Телефонный звонок из Москвы, разговор с Поликарповым не застали Швецова врасплох. Около года он занимался проектом, который недавно завершил, и со дня на день новый двигатель должен был стать на заводские испытания. Если что и взбудоражило, то это нетерпение Поликарпова, его смешные иносказательные вопросы, сквозь которые проступала тревога.

Не было никакого сомнения, что наши истребители будут воевать в Испании. Может быть, они уже там. Но кто знает, какую технику получат мятежники? Возможно, им придет на помощь Германия, а там — Мессершмитт и Хейнкель, они не дремлют. Вот и выходит, что надо улучшать летно-тактические качества наших истребителей. Ведь с того момента, как Коккинаки установил мировой рекорд, прошло больше года. Для прогресса авиации это целая вечность.

Вот какими раздумьями был занят Швецов, когда Побережский вошел к нему в кабинет. Директор завода выглядел каким-то праздничным. На его пиджаке, против обычного, сияли три ордена, и могло показаться, что он заглянул лишь на секунду, прервав какое-то торжественное заседание.

Покосившись на открытую форточку, Побережский ткнул ее пальцем, после чего основательно уселся в кресло. Так садится человек, который зашел надолго. Потом он пристроил руку на узкой полоске стола, свободной от бумаг, и быстро побарабанил пальцами. Эти долгие приготовления свидетельствовали о том, что разговор предстоит серьезный.

Начал Побережский неожиданно:

— У меня два вопроса — сложный и приятный. С которого начнем?

Аркадий Дмитриевич расцепил сложенные на столе руки, развел их в стороны.

— Тогда со сложного, — вслух решил директор.

Первый вопрос оказался действительно сложным.
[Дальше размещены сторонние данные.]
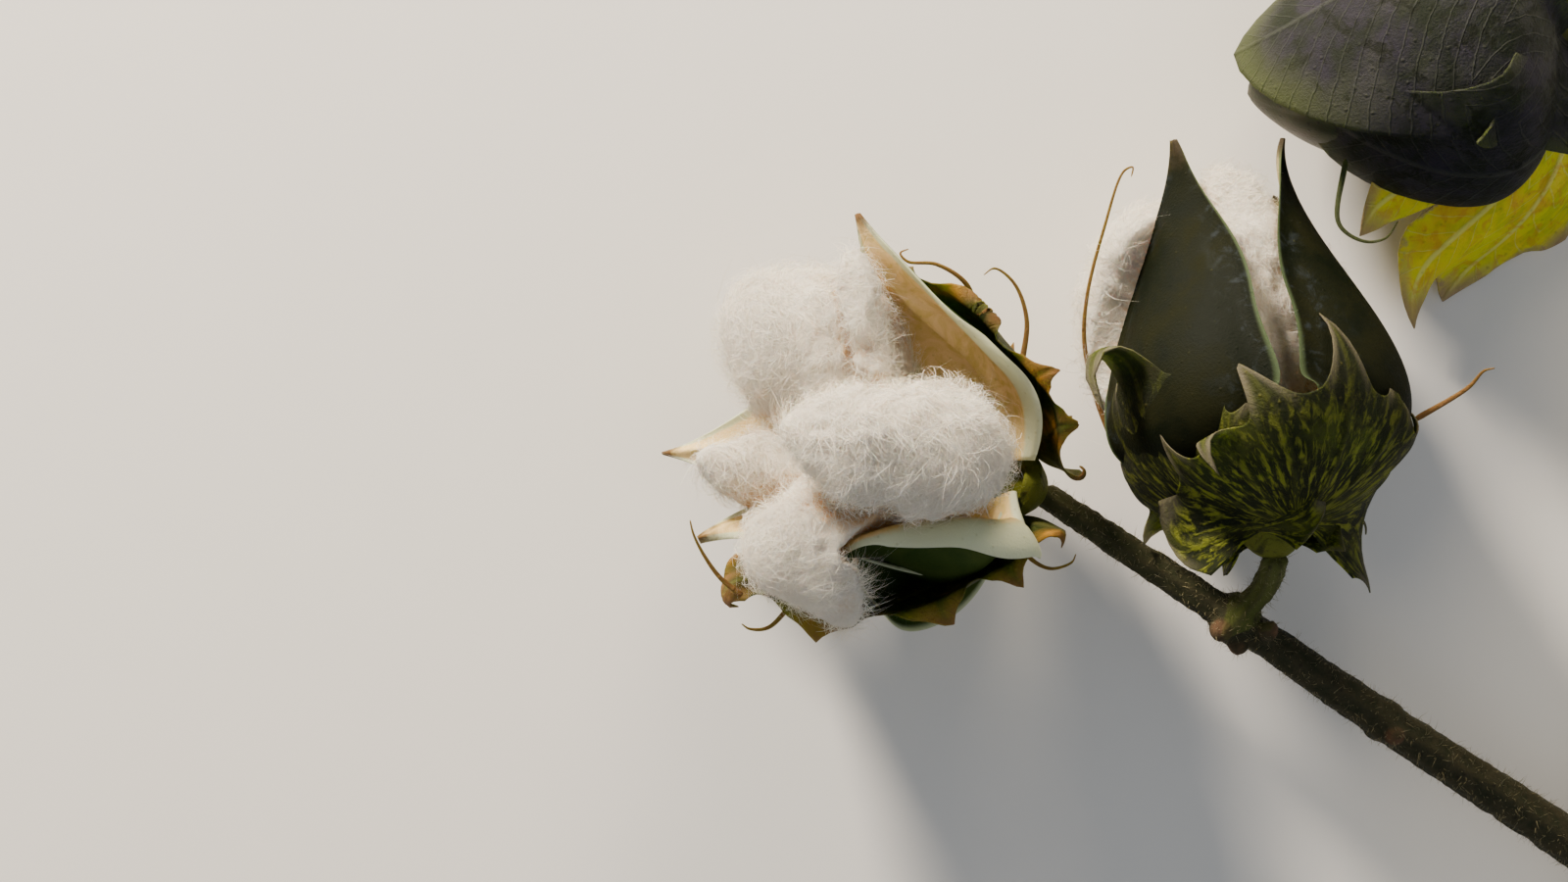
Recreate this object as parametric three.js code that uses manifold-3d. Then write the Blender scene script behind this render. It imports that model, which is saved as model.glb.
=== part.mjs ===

По указанию Орджоникидзе, завод должен был в кратчайшие сроки резко увеличить выпуск двигателей для истребителей. Но нарком имел в виду не только серийные М-25. Он поставил задачу дать несколько модификаций мотора, которые бы отличались от базового большей взлетной мощностью. Само собой разумеется, что новые моторы должны без особого труда «вписаться» в отработанную на заводе технологию, ибо в противном случае овчинка не будет стоить выделки — потеряется дорогое, бесценное время.